▶ **Supplied information**
····················
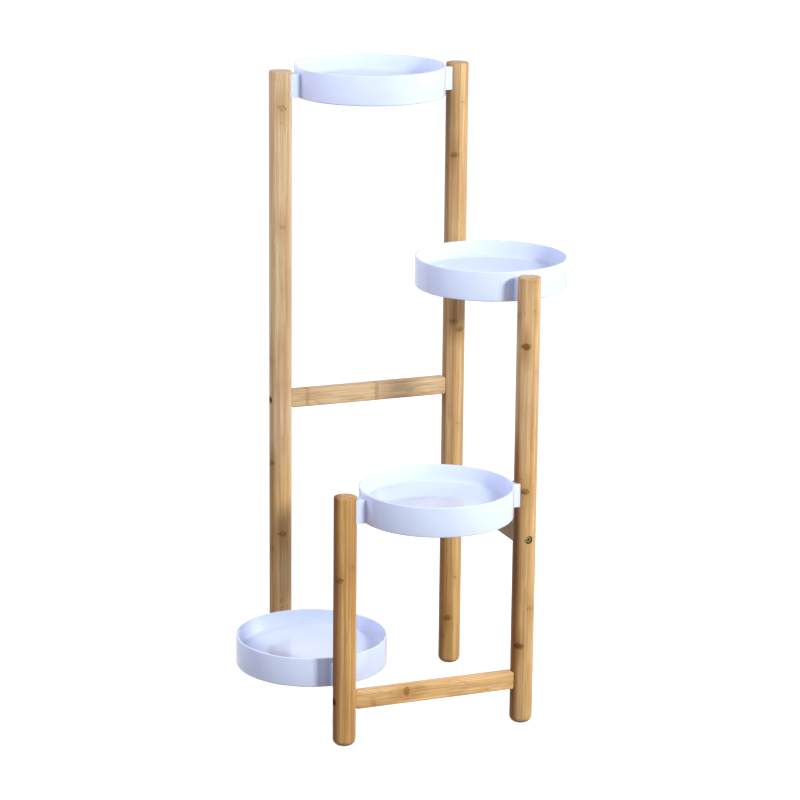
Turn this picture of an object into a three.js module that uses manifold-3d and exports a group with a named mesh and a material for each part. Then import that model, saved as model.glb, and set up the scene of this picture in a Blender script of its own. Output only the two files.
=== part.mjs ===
// Tiered plant stand: four round bamboo legs at the corners of a square, rising
// like a spiral stair, three coped rails bolted between them, and four round
// moulded trays whose hollow lugs seat in mortises in the legs.
// Millimetres, +Z up. The origin is on the floor at the centre of the square.
import * as THREE from 'three';
import { mergeVertices } from 'three/addons/utils/BufferGeometryUtils.js';
import Module from 'manifold-3d';

const wasm = await Module();
wasm.setup();

// Legs
const legSpacing = 265;         // centre to centre of neighbouring legs
const legDiameter = 32;
const tallLegHeight = 895;      // both back legs
const middleLegHeight = 640;    // front right leg
const shortLegHeight = 356;     // front left leg
const footRounding = 9.5;
const legTopEase = 1.2;

// Trays
const trayDiameter = 213;
const trayHeight = 42;
const trayDepth = 24;           // rim down to the inside floor
const trayWall = 3;
const trayFloor = 3;
const trayRimRadius = 1.3;
const trayBottomRadius = 2.4;
const trayCoveRadius = 6;       // broad round between the wall and the inside floor
const rimAboveLeg = 2.5;        // rim above the top of the leg that carries it
const lowTrayRim = 118;         // rim of the lowest tray above the floor

// Ribs under each tray floor
const ribCount = 8;
const ribThickness = 2.4;
const ribHeight = 4;
const hubRadius = 24;

// Lugs, moulded with the tray and open below
const lugWidth = 21;
const lugHeight = 33;
const lugDrop = 7;              // top of the lug below the rim
const lugWall = 2.6;
const lugEdgeRadius = 1.4;
const mortiseFloor = 6;         // flat bottom of a mortise, from the leg's axis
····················
▶ **Instructions to follow**
List all lines holding the string "import".

▶ **Solution below**
Turn this picture of an object into a three.js module that uses manifold-3d and exports a group with a named mesh and a material for each part. Then import that model, saved as model.glb, and set up the scene of this picture in a Blender script of its own. Output only the two files.
import * as THREE from 'three';
import { mergeVertices } from 'three/addons/utils/BufferGeometryUtils.js';
import Module from 'manifold-3d';